◆ **INSTRUCTIONS FOR THE TASK**
Print, without altering anything, the lines from the one that holds "hide_parts(node)" to the one that holds "add_mesh(name, verts, bands(2, RIBBON_STEPS", inclusive. No other lines belong in the output.

◆ **DATA SHOWN**
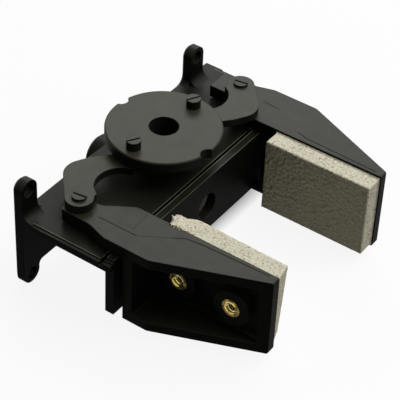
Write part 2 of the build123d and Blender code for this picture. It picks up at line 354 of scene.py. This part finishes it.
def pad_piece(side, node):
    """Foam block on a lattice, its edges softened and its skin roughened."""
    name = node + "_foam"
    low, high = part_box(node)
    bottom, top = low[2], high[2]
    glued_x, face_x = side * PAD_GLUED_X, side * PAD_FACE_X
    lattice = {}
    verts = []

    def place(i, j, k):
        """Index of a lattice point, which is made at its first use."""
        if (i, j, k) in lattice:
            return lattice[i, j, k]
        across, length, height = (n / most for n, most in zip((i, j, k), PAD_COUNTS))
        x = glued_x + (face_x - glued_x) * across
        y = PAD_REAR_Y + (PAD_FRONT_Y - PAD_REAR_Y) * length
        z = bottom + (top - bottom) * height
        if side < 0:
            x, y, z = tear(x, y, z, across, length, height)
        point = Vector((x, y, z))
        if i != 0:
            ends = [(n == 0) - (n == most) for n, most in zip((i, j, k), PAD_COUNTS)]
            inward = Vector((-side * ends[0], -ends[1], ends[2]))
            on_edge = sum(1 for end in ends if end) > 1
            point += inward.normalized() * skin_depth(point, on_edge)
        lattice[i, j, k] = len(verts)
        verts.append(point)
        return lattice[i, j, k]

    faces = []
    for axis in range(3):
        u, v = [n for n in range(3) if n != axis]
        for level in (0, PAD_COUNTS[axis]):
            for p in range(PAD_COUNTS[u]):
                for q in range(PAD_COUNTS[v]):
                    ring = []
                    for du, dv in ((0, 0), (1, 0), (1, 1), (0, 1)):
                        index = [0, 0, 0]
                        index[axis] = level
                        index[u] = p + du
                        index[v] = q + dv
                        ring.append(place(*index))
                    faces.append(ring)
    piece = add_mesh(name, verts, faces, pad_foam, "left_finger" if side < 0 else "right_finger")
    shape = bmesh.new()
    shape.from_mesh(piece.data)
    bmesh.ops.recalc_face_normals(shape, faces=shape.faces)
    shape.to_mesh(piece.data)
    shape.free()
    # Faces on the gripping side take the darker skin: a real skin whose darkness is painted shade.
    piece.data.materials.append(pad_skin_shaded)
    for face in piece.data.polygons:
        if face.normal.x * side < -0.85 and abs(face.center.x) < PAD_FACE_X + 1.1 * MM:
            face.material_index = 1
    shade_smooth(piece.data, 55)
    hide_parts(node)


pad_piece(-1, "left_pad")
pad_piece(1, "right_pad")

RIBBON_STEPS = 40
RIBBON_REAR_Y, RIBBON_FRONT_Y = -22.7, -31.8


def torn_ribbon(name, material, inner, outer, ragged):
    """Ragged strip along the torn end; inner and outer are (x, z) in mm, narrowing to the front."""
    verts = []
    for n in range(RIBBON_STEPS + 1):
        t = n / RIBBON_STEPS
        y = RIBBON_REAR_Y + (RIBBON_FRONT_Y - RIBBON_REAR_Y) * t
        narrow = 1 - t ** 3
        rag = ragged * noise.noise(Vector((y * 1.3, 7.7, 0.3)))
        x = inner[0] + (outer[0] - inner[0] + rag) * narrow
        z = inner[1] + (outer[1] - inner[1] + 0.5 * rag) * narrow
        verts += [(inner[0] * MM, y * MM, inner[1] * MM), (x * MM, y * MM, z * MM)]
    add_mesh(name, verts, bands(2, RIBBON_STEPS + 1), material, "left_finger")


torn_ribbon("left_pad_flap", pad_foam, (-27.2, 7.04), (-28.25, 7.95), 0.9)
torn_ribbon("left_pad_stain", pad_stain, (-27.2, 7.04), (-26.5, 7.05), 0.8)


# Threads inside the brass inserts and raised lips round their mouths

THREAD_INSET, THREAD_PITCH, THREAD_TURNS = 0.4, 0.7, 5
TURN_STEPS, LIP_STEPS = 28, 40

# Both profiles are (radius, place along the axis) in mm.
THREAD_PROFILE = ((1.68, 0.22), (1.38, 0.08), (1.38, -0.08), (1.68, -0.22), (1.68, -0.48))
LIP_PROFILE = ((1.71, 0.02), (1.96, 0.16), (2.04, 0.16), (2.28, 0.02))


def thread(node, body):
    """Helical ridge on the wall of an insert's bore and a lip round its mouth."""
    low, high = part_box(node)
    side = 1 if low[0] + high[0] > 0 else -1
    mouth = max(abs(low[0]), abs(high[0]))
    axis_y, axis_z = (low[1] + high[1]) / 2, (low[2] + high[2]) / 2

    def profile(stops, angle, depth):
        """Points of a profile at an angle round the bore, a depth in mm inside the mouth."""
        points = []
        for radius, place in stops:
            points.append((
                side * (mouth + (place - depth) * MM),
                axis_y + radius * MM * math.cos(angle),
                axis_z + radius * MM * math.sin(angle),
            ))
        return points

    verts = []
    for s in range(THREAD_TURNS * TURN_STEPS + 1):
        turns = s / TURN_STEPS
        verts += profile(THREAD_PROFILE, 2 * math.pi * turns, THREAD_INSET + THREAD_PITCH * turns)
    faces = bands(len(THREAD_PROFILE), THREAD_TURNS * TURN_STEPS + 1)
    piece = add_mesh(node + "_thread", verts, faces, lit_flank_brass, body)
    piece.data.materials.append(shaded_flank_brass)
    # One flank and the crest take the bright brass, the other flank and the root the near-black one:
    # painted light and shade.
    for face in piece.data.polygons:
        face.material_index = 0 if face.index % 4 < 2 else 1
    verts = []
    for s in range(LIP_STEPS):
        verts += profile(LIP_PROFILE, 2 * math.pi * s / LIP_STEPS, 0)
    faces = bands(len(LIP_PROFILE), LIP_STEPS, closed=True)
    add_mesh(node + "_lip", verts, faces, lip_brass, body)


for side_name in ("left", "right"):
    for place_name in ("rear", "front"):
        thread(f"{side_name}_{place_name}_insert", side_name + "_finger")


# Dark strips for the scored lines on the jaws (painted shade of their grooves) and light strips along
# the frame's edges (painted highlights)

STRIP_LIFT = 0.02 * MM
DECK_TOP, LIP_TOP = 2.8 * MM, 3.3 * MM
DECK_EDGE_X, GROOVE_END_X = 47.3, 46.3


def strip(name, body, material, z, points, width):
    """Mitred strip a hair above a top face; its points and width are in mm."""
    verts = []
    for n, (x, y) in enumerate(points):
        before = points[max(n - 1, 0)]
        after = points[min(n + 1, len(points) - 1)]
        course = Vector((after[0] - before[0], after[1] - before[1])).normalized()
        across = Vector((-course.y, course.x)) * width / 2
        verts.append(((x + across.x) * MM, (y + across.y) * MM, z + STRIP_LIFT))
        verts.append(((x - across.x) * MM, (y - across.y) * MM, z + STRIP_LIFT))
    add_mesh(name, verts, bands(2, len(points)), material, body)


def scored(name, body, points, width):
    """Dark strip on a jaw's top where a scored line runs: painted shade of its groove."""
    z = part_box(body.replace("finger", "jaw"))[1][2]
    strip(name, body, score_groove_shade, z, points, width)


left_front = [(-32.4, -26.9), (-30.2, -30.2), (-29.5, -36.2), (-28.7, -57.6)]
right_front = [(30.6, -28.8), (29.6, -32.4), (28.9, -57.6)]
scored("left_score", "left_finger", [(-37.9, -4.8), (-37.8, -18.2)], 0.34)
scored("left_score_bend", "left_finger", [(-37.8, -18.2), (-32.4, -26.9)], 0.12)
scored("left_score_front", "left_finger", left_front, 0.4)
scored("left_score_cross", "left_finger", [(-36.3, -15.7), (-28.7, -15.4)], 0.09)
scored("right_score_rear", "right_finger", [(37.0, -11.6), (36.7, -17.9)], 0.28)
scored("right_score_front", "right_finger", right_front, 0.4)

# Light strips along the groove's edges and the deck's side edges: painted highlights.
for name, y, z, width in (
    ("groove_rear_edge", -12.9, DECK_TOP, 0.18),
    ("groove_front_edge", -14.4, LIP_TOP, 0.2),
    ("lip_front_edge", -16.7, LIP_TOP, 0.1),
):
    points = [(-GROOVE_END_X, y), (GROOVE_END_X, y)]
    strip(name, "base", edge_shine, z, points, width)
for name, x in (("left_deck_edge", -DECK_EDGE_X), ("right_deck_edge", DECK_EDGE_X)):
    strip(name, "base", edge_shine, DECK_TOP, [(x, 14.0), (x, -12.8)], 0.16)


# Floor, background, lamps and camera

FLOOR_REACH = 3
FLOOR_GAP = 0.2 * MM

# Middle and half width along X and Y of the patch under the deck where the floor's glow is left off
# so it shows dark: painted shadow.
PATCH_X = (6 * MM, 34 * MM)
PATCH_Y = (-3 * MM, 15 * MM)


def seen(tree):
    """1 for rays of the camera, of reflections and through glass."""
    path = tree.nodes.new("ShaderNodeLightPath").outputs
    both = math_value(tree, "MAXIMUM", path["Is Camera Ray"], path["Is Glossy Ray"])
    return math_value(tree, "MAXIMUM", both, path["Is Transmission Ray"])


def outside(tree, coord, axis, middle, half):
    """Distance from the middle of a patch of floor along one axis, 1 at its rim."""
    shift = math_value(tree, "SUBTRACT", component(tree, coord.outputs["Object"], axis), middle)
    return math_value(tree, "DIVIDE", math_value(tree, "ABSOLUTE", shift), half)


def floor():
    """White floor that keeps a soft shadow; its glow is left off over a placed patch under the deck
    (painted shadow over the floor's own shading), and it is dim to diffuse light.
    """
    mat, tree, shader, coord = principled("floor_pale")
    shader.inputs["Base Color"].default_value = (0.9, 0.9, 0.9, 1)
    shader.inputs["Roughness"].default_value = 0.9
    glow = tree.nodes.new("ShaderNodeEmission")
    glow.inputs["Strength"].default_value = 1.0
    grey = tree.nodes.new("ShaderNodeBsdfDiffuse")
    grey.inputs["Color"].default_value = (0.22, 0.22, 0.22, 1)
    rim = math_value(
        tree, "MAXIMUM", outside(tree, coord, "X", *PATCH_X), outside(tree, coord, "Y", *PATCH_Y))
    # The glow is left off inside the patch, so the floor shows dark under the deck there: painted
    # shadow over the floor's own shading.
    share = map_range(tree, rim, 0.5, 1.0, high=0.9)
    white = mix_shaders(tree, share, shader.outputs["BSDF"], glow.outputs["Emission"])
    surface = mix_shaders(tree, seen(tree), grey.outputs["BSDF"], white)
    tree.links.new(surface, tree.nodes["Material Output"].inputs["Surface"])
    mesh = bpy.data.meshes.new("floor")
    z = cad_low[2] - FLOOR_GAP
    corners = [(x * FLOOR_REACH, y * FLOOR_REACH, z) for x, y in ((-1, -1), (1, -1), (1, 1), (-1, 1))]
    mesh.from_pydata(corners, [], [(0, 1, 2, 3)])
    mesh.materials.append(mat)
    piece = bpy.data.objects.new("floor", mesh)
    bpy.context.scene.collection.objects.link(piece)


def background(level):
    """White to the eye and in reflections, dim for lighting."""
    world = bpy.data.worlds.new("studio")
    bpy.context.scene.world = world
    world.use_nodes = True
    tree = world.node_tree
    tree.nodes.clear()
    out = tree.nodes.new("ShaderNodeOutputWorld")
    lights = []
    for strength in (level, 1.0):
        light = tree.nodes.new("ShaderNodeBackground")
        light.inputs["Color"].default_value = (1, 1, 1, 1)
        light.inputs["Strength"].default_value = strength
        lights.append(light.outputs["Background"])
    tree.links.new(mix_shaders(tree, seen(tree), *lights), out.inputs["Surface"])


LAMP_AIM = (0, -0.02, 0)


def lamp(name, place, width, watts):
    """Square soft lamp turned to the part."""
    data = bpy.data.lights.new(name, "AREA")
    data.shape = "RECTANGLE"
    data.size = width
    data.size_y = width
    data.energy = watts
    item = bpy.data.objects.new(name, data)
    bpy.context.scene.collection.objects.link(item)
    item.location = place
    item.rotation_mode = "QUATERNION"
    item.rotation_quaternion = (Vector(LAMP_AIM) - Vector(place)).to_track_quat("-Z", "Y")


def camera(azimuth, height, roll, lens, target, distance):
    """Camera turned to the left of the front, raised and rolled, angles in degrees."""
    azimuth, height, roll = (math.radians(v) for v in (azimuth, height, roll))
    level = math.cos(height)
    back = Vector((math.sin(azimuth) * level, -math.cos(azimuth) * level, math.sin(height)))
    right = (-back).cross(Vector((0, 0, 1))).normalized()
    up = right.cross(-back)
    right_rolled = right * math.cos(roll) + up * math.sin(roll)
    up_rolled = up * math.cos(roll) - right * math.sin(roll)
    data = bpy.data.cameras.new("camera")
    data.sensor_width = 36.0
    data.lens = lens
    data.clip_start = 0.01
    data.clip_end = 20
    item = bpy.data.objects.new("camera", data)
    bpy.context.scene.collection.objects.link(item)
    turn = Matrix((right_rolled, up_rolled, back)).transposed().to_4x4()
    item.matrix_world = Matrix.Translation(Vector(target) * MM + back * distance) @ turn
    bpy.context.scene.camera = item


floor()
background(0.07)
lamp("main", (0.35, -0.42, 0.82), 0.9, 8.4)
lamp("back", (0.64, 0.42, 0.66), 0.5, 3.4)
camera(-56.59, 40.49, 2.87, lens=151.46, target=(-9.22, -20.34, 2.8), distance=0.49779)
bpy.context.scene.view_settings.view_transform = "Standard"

◆ **EXERCISE SOLUTION**
    hide_parts(node)


pad_piece(-1, "left_pad")
pad_piece(1, "right_pad")

RIBBON_STEPS = 40
RIBBON_REAR_Y, RIBBON_FRONT_Y = -22.7, -31.8


def torn_ribbon(name, material, inner, outer, ragged):
    """Ragged strip along the torn end; inner and outer are (x, z) in mm, narrowing to the front."""
    verts = []
    for n in range(RIBBON_STEPS + 1):
        t = n / RIBBON_STEPS
        y = RIBBON_REAR_Y + (RIBBON_FRONT_Y - RIBBON_REAR_Y) * t
        narrow = 1 - t ** 3
        rag = ragged * noise.noise(Vector((y * 1.3, 7.7, 0.3)))
        x = inner[0] + (outer[0] - inner[0] + rag) * narrow
        z = inner[1] + (outer[1] - inner[1] + 0.5 * rag) * narrow
        verts += [(inner[0] * MM, y * MM, inner[1] * MM), (x * MM, y * MM, z * MM)]
    add_mesh(name, verts, bands(2, RIBBON_STEPS + 1), material, "left_finger")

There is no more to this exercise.